Written task -
What follows is a listing; give it again exactly, in its entirety.

Supplied information -
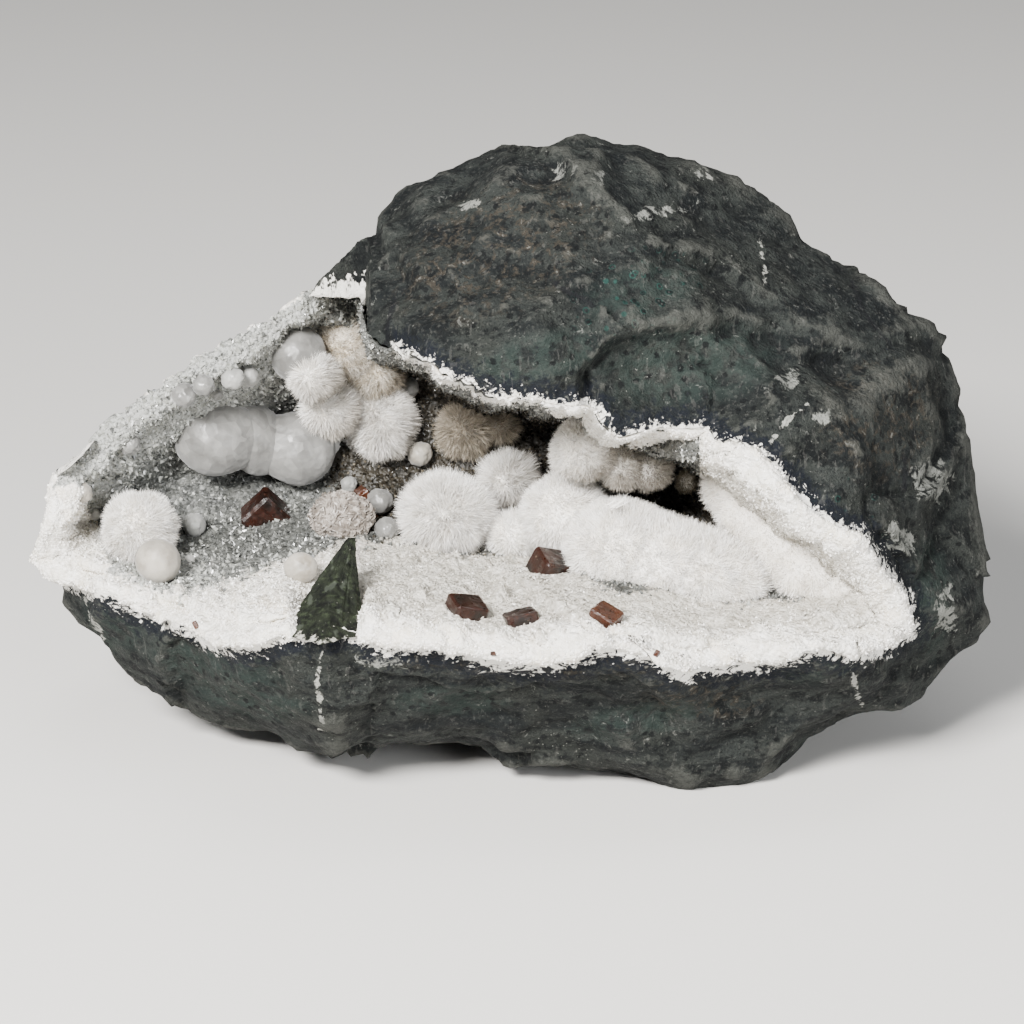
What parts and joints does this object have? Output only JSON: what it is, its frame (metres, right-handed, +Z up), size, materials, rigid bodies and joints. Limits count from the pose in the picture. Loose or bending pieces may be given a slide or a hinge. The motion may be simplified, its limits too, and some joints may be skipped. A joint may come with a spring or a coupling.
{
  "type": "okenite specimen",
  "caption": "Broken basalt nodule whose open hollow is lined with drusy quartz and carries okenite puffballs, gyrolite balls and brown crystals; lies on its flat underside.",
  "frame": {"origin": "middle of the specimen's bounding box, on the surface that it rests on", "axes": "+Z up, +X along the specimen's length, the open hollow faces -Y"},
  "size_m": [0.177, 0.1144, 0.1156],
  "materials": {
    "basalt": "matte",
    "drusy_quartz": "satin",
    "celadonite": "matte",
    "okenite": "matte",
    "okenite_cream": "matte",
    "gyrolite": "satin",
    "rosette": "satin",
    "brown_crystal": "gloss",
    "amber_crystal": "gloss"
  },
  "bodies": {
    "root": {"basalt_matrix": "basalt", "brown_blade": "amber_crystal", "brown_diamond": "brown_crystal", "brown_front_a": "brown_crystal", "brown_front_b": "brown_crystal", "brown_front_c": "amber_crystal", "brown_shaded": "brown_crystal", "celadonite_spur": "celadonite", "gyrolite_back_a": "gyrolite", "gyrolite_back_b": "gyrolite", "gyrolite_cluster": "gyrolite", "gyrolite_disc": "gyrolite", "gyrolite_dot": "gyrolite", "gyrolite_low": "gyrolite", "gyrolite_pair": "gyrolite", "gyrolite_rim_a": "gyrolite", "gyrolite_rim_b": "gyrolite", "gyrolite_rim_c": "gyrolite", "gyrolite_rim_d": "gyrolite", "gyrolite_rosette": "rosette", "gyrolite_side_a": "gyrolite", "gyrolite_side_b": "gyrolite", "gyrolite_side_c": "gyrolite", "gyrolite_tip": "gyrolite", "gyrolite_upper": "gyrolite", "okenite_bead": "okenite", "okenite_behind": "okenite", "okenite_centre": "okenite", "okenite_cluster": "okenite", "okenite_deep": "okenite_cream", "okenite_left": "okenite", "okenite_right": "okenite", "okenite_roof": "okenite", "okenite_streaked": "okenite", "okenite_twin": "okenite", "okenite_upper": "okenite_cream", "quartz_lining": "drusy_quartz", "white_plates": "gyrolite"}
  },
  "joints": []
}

Finished exercise -
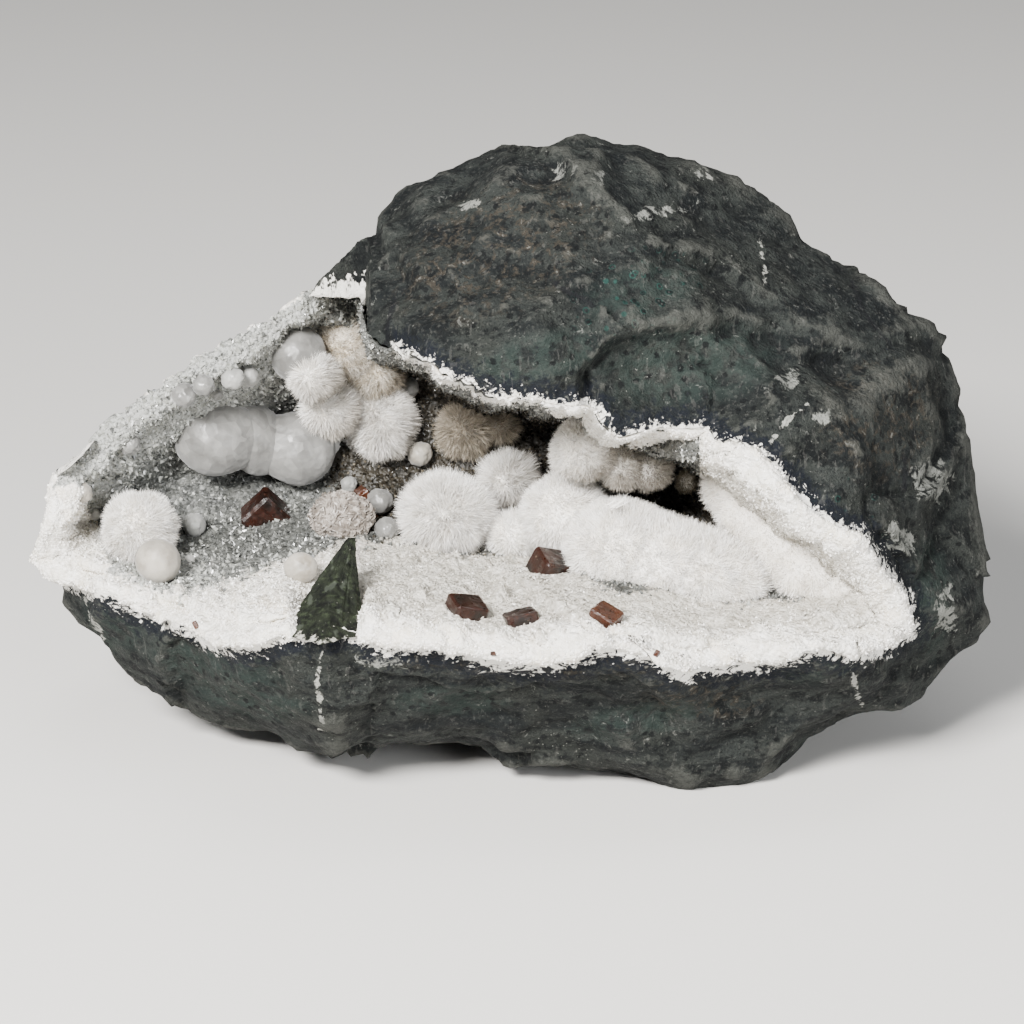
What parts and joints does this object have? Output only JSON: what it is, its frame (metres, right-handed, +Z up), size, materials, rigid bodies and joints. Limits count from the pose in the picture. Loose or bending pieces may be given a slide or a hinge. The motion may be simplified, its limits too, and some joints may be skipped. A joint may come with a spring or a coupling.
{
  "type": "okenite specimen",
  "caption": "Broken basalt nodule whose open hollow is lined with drusy quartz and carries okenite puffballs, gyrolite balls and brown crystals; lies on its flat underside.",
  "frame": {"origin": "middle of the specimen's bounding box, on the surface that it rests on", "axes": "+Z up, +X along the specimen's length, the open hollow faces -Y"},
  "size_m": [0.177, 0.1144, 0.1156],
  "materials": {
    "basalt": "matte",
    "drusy_quartz": "satin",
    "celadonite": "matte",
    "okenite": "matte",
    "okenite_cream": "matte",
    "gyrolite": "satin",
    "rosette": "satin",
    "brown_crystal": "gloss",
    "amber_crystal": "gloss"
  },
  "bodies": {
    "root": {"basalt_matrix": "basalt", "brown_blade": "amber_crystal", "brown_diamond": "brown_crystal", "brown_front_a": "brown_crystal", "brown_front_b": "brown_crystal", "brown_front_c": "amber_crystal", "brown_shaded": "brown_crystal", "celadonite_spur": "celadonite", "gyrolite_back_a": "gyrolite", "gyrolite_back_b": "gyrolite", "gyrolite_cluster": "gyrolite", "gyrolite_disc": "gyrolite", "gyrolite_dot": "gyrolite", "gyrolite_low": "gyrolite", "gyrolite_pair": "gyrolite", "gyrolite_rim_a": "gyrolite", "gyrolite_rim_b": "gyrolite", "gyrolite_rim_c": "gyrolite", "gyrolite_rim_d": "gyrolite", "gyrolite_rosette": "rosette", "gyrolite_side_a": "gyrolite", "gyrolite_side_b": "gyrolite", "gyrolite_side_c": "gyrolite", "gyrolite_tip": "gyrolite", "gyrolite_upper": "gyrolite", "okenite_bead": "okenite", "okenite_behind": "okenite", "okenite_centre": "okenite", "okenite_cluster": "okenite", "okenite_deep": "okenite_cream", "okenite_left": "okenite", "okenite_right": "okenite", "okenite_roof": "okenite", "okenite_streaked": "okenite", "okenite_twin": "okenite", "okenite_upper": "okenite_cream", "quartz_lining": "drusy_quartz", "white_plates": "gyrolite"}
  },
  "joints": []
}